Your goal:
What follows is a listing; restate every line of it word for word.

Supplied information:
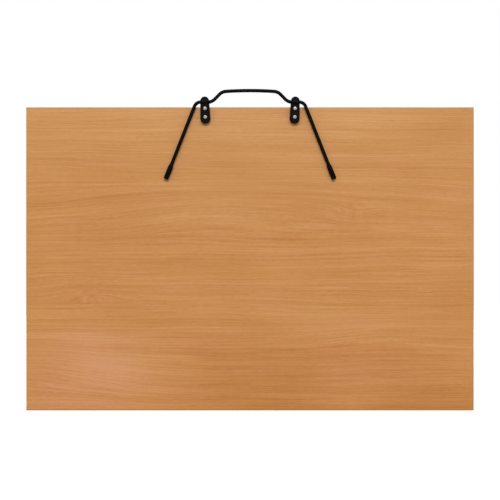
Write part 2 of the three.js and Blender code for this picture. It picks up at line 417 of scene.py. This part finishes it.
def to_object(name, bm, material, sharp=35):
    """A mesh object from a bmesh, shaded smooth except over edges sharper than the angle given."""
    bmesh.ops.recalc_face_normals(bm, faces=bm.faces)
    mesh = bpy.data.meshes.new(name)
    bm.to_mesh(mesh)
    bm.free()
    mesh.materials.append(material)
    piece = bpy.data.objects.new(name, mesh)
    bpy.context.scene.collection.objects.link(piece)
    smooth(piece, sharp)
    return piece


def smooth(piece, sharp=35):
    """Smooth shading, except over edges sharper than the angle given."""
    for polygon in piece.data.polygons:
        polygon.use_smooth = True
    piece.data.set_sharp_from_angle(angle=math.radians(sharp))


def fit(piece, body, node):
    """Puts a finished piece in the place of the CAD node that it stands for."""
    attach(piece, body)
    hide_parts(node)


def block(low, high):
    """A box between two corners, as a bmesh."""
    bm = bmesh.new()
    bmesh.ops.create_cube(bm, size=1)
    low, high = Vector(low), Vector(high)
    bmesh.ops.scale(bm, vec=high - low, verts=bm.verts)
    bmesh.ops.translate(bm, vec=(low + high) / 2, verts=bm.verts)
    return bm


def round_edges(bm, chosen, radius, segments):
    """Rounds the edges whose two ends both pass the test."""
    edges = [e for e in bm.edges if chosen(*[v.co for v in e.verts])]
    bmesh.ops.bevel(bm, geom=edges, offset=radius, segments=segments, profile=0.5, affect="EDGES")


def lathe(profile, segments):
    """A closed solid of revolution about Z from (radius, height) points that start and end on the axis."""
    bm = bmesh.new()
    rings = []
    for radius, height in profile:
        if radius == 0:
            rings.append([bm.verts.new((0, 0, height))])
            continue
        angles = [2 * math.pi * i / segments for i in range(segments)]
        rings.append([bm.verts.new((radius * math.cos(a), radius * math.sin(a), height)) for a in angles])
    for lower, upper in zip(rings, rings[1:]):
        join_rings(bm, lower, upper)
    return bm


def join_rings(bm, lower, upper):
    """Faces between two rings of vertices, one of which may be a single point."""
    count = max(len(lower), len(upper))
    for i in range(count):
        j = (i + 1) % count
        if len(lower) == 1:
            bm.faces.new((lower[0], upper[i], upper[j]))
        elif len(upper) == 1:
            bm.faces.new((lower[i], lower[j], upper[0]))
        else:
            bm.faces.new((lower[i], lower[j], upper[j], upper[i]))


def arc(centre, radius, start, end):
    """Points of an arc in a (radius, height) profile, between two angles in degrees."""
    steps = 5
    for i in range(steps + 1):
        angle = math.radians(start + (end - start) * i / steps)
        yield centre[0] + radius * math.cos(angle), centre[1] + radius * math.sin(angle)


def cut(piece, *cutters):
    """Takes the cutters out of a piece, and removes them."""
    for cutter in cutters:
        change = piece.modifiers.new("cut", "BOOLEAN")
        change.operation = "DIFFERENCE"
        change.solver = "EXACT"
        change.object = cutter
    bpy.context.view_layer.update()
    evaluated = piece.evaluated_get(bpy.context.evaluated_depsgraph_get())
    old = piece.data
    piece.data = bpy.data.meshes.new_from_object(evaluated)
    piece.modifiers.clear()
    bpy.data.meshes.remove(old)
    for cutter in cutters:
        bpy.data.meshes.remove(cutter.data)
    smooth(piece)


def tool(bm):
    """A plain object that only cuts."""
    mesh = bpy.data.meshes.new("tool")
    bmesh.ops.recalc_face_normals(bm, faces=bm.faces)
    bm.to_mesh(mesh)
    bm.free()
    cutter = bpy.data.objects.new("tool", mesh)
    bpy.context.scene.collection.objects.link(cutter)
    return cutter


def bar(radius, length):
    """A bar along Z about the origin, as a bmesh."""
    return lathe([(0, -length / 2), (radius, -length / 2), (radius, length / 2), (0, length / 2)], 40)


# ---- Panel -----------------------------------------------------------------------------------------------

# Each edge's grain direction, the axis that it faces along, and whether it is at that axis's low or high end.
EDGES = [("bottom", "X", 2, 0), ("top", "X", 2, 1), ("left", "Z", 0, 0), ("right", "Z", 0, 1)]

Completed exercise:
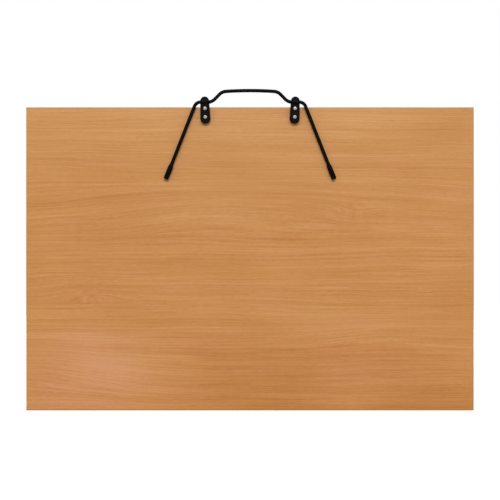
Write part 2 of the three.js and Blender code for this picture. It picks up at line 417 of scene.py. This part finishes it.
def to_object(name, bm, material, sharp=35):
    """A mesh object from a bmesh, shaded smooth except over edges sharper than the angle given."""
    bmesh.ops.recalc_face_normals(bm, faces=bm.faces)
    mesh = bpy.data.meshes.new(name)
    bm.to_mesh(mesh)
    bm.free()
    mesh.materials.append(material)
    piece = bpy.data.objects.new(name, mesh)
    bpy.context.scene.collection.objects.link(piece)
    smooth(piece, sharp)
    return piece


def smooth(piece, sharp=35):
    """Smooth shading, except over edges sharper than the angle given."""
    for polygon in piece.data.polygons:
        polygon.use_smooth = True
    piece.data.set_sharp_from_angle(angle=math.radians(sharp))


def fit(piece, body, node):
    """Puts a finished piece in the place of the CAD node that it stands for."""
    attach(piece, body)
    hide_parts(node)


def block(low, high):
    """A box between two corners, as a bmesh."""
    bm = bmesh.new()
    bmesh.ops.create_cube(bm, size=1)
    low, high = Vector(low), Vector(high)
    bmesh.ops.scale(bm, vec=high - low, verts=bm.verts)
    bmesh.ops.translate(bm, vec=(low + high) / 2, verts=bm.verts)
    return bm


def round_edges(bm, chosen, radius, segments):
    """Rounds the edges whose two ends both pass the test."""
    edges = [e for e in bm.edges if chosen(*[v.co for v in e.verts])]
    bmesh.ops.bevel(bm, geom=edges, offset=radius, segments=segments, profile=0.5, affect="EDGES")


def lathe(profile, segments):
    """A closed solid of revolution about Z from (radius, height) points that start and end on the axis."""
    bm = bmesh.new()
    rings = []
    for radius, height in profile:
        if radius == 0:
            rings.append([bm.verts.new((0, 0, height))])
            continue
        angles = [2 * math.pi * i / segments for i in range(segments)]
        rings.append([bm.verts.new((radius * math.cos(a), radius * math.sin(a), height)) for a in angles])
    for lower, upper in zip(rings, rings[1:]):
        join_rings(bm, lower, upper)
    return bm


def join_rings(bm, lower, upper):
    """Faces between two rings of vertices, one of which may be a single point."""
    count = max(len(lower), len(upper))
    for i in range(count):
        j = (i + 1) % count
        if len(lower) == 1:
            bm.faces.new((lower[0], upper[i], upper[j]))
        elif len(upper) == 1:
            bm.faces.new((lower[i], lower[j], upper[0]))
        else:
            bm.faces.new((lower[i], lower[j], upper[j], upper[i]))


def arc(centre, radius, start, end):
    """Points of an arc in a (radius, height) profile, between two angles in degrees."""
    steps = 5
    for i in range(steps + 1):
        angle = math.radians(start + (end - start) * i / steps)
        yield centre[0] + radius * math.cos(angle), centre[1] + radius * math.sin(angle)


def cut(piece, *cutters):
    """Takes the cutters out of a piece, and removes them."""
    for cutter in cutters:
        change = piece.modifiers.new("cut", "BOOLEAN")
        change.operation = "DIFFERENCE"
        change.solver = "EXACT"
        change.object = cutter
    bpy.context.view_layer.update()
    evaluated = piece.evaluated_get(bpy.context.evaluated_depsgraph_get())
    old = piece.data
    piece.data = bpy.data.meshes.new_from_object(evaluated)
    piece.modifiers.clear()
    bpy.data.meshes.remove(old)
    for cutter in cutters:
        bpy.data.meshes.remove(cutter.data)
    smooth(piece)


def tool(bm):
    """A plain object that only cuts."""
    mesh = bpy.data.meshes.new("tool")
    bmesh.ops.recalc_face_normals(bm, faces=bm.faces)
    bm.to_mesh(mesh)
    bm.free()
    cutter = bpy.data.objects.new("tool", mesh)
    bpy.context.scene.collection.objects.link(cutter)
    return cutter


def bar(radius, length):
    """A bar along Z about the origin, as a bmesh."""
    return lathe([(0, -length / 2), (radius, -length / 2), (radius, length / 2), (0, length / 2)], 40)


# ---- Panel -----------------------------------------------------------------------------------------------

# Each edge's grain direction, the axis that it faces along, and whether it is at that axis's low or high end.
EDGES = [("bottom", "X", 2, 0), ("top", "X", 2, 1), ("left", "Z", 0, 0), ("right", "Z", 0, 1)]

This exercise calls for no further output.